We meditate first to cultivate impartiality or equanimity, then we go on to meditate on the others, and thereby develop bodhicitta. Equanimity means not being influenced by attachment or aggression (cultivating the heart that does not dwell in aversion). Loving-kindness means wanting everyone to attain happiness. Compassion means wanting to free everyone from suffering. Joy means rejoicing in the success and happiness of everyone, delighting when sentient beings are in peace and happiness. Bodhisattvas are not jealous of the sentient beings’ achievement. They regard the achievement of the sentient beings being the same or even better than that of their own. Bodhisattvas have the immeasurable mind of joy. So the chant is said in this way:
May I dwell in equanimity free from attachment, aggression and ignorance. May I attain happiness. May I be free from suffering. May I rejoice in the success and happiness of all beings.
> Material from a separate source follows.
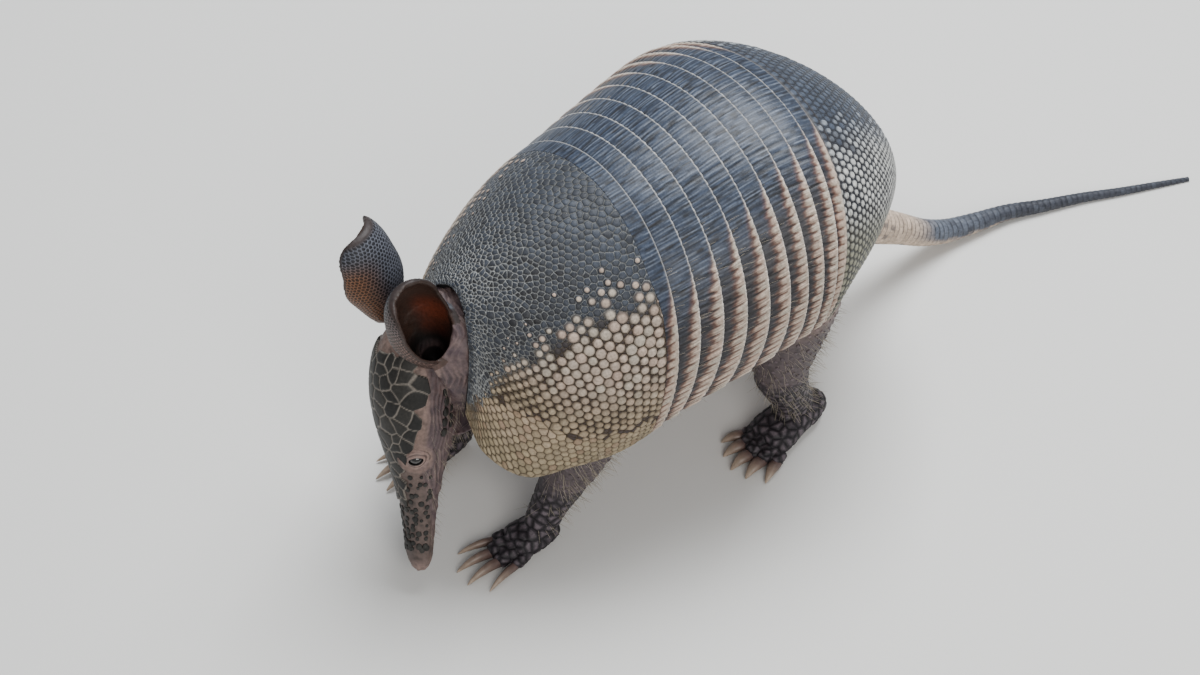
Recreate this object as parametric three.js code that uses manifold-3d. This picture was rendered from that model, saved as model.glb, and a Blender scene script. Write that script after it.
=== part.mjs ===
// A nine-banded armadillo as a still, life-size museum model, foraging with its snout to the ground.
// Millimetres, +Z up, head toward -Y, the animal's left on +X, standing on Z = 0.
import * as THREE from 'three';
import { mergeVertices } from 'three/addons/utils/BufferGeometryUtils.js';
import Module from 'manifold-3d';

const wasm = await Module();
wasm.setup();

const DEG = Math.PI / 180;
const GAP = 0.35; // clearance between neighbouring pieces
const SHIFT_Y = -64.17; // from the body's own axes to the middle of the part's footprint

// Carapace. S runs along the back from the nape to the tail; every section is an arc in a tilted plane.
const BACK_HEIGHT = 160; // back above the floor at REFERENCE_S
const REFERENCE_S = 110;
const BACK_S = [-10, 60, 120, 180, 225, 260];
const BACK_SLOPE = [34, 10.6, 4.6, -35, -60, -84]; // degrees, rising toward the tail is positive
const SECTION_S = [0, 10, 25, 55, 90, 125, 160, 195, 230, 258];
const HALF_WIDTH = [28, 32.8, 44, 57, 63.5, 69, 72, 64.5, 48, 31];
const SECTION_DROP = [61.5, 57, 61, 63, 60, 58, 54, 51, 46, 37];
const WRAP = [57, 77.5, 95.5, 109, 111, 107, 105, 106, 107, 108]; // degrees of arc on each side
const TILT = -4.9; // degrees, section plane against the back's own normal
const TILT_RISE = 0.086; // degrees per millimetre of S
const SWEEP = -17.5; // at 100 degrees of arc every row lies this far ahead of its middle
const LOBE = -63; // extra reach of the shoulder shield's lobes beside the neck
const SHIELD_END = 75.1; // rear edge of the shoulder shield
const BAND_PITCH = 9.6;
const BAND_COUNT = 8;
const TAIL_NOTCH = 258; // rear edge of the pelvic shield
const PLATE = 2.2; // thickness of the armour
const BAND_STEP = 0.9; // how far a band's front edge sits below its rear edge

// Trunk under the armour.
const BELLY_S = [0, 40, 90, 140, 190, 258];
const BELLY_BULGE = [8, 10, 20, 18, 8, 3];
const CHEST_Y = -84; // the trunk ends and the neck begins

// Head, along its own axis from the level of the ears.
const HEAD_AT = [-8.6, -118.6, 98.5];
const HEAD_ALONG = [0.316, -0.242, -0.918];
const HEAD_LEFT = [0.931, -0.109, 0.349];
const HEAD_U = [-13, -9, -3, 5, 16, 28, 40, 52, 66, 80, 90, 95];
const HEAD_HALF_WIDTH = [5, 10.5, 14, 15.6, 16.4, 15.6, 13.8, 11, 8.4, 6.8, 6.2, 4.2];
const HEAD_TOP = [5, 11, 15.4, 17.6, 18.2, 16.6, 13.6, 10.4, 7.8, 6.4, 5.6, 3.8];
const HEAD_BELOW = [5, 9.5, 12.5, 14, 15, 14.8, 13, 10, 7.6, 5.8, 4.8, 3.2];
const SHIELD_U = [-4, 66];
const SHIELD_WRAP = 62; // degrees each side of the top
const EYE_U = 40;
const EYE_RADIUS = 3.6;

// Ears.
const EAR_LENGTH = 43.5;
const EAR_U = [0, 0.2, 0.45, 0.7, 0.8, 0.88, 0.94, 0.98, 1];
const EAR_RADIUS = [5.3, 8.8, 12.3, 12.2, 11.8, 11, 10, 9, 7.6];
const EAR_CURL = [160, 150, 119, 99, 96, 91, 82, 70, 46]; // degrees each side of the back of the ear
const EAR_SKIN = 1.3;

// Feet and claws.
const HIND_CLAW = 9.5;
const FORE_CLAW = 15;
const CLAW_RADIUS = 2.1;

// Tail, along its path from under the rear edge of the shield to the tip.
const TAIL_PATH = [
  [0, 64, 82],
  [0, 88, 58],
  [0, 110, 38],
  [0, 127, 25],
  [0.5, 142, 14],
  [1.5, 156, 7.5],
  [3.5, 171, 5.2],
  [6.5, 189, 3.8],
  [12, 205, 2.85],
  [18.5, 224, 2.2],
  [25.5, 241, 1.7],
  [32, 258, 1.3],
  [38, 274, 0.8],
];
const TAIL_RADIUS = [14, 12.5, 10.6, 8.4, 6.9, 5.9, 5, 4, 3.1, 2.4, 1.9, 1.45, 0.9];
const TAIL_LENGTHS = [0, 0.35, 0.52, 0.74, 1]; // where one length ends and the next begins

const HORN = { color: 0x4a4f5c, roughness: 0.6, metalness: 0 };
const SKIN = { color: 0x8a6f66, roughness: 0.8, metalness: 0 };
const KERATIN = { color: 0x8f7a6a, roughness: 0.45, metalness: 0 };
const EYE = { color: 0x120d0b, roughness: 0.12, metalness: 0 };

const vec = (p) => new THREE.Vector3(...p);

// A smooth curve through the values at the knots, level beyond both ends.
function through(knots, values) {
  const last = knots.length - 1;
  const slope = knots.map((_, i) => {
    const a = Math.max(i - 1, 0);
    const b = Math.min(i + 1, last);
    return (values[b] - values[a]) / (knots[b] - knots[a]);
  });
  return (at) => {
    const t = Math.min(Math.max(at, knots[0]), knots[last]);
    const i = Math.min(Math.max(knots.findIndex((k) => k > t), 1) - 1, last - 1);
    const j = t >= knots[last] ? last - 1 : i;
    const w = knots[j + 1] - knots[j];
    const u = (t - knots[j]) / w;
    const rise = u * u * (3 - 2 * u);
    return values[j] * (1 - rise) + values[j + 1] * rise
      + w * u * (1 - u) * ((1 - u) * slope[j] - u * slope[j + 1]);
  };
}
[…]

As we sit, we begin by thinking of ourselves first, chanting these aspirations for our own freedom, then we think of our loved ones, the neutral person–some one we see frequently but don’t know really–then, our benefactor or mentor, the difficult one, and then all beings everywhere. We can go through all of the “categories” in one sitting or practice with each one for as long as it takes for the wish to become genuine. We could even say this spontaneously when we see someone or hear of someone who is suffering and needs energetic and spiritual support. However this practice is done, it will certainly be beneficial to us, and to those we think of with loving-kindness–metta.
Compassion
Pema Chodron wrote, “Compassion is not a relationship between the healer and the wounded. It’s a relationship between equals. Only when we know our own darkness well can we be present with the darkness of others. Compassion becomes real when we recognize our shared humanity.”
Wisdom
From Sylvia Boorstein’s book Pay attention for goodness sake. I have really needed the wisdom she offers in this paragraph lately. I keep coming back to it day after day.
“…when I am so shaken by events that I forget what I thought was firmly installed in me as Wisdom—when I suffer… I give myself time for the floodwaters to subside, for the confusion to sort itself out, for my mind to clear. I try to remember that I used to know. Or that my teachers, whom I love, know. Or that the Buddha—indeed, all the wise figures of all the great spiritual traditions—knew. Or, in fact that all of us in our best moments also know. When we are relaxed and reasonably content, we are naturally wise. We accept that life is unpredictable, unreliable. We say jokingly or philosophically, “Nothing is sure except death and taxes,” or “God willing and the creek don’t rise,” reminding each other that, notwithstanding the level of planning, we are continually dealing with being surprised. We get startled. We recover. We are disappointed. We adjust. Mostly—with Wisdom intact—we manage. When we are seriously challenged, though, when something happens that we so badly did not want that we can’t bear to have it be true, we forget philosophy. Wisdom vanishes. We ask, “Why me?” or, “Why now?” The pain we feel about what has happened intensifies with bitterness—which we often cannot help but feel—and we suffer. Then, in a moment of Wisdom—“It is me. It is now. It is painful. And it will be painful for as long as it is, and then it will change”—the suffering stops. The heart’s natural compassion becomes available to provide support, to comfort the pain.”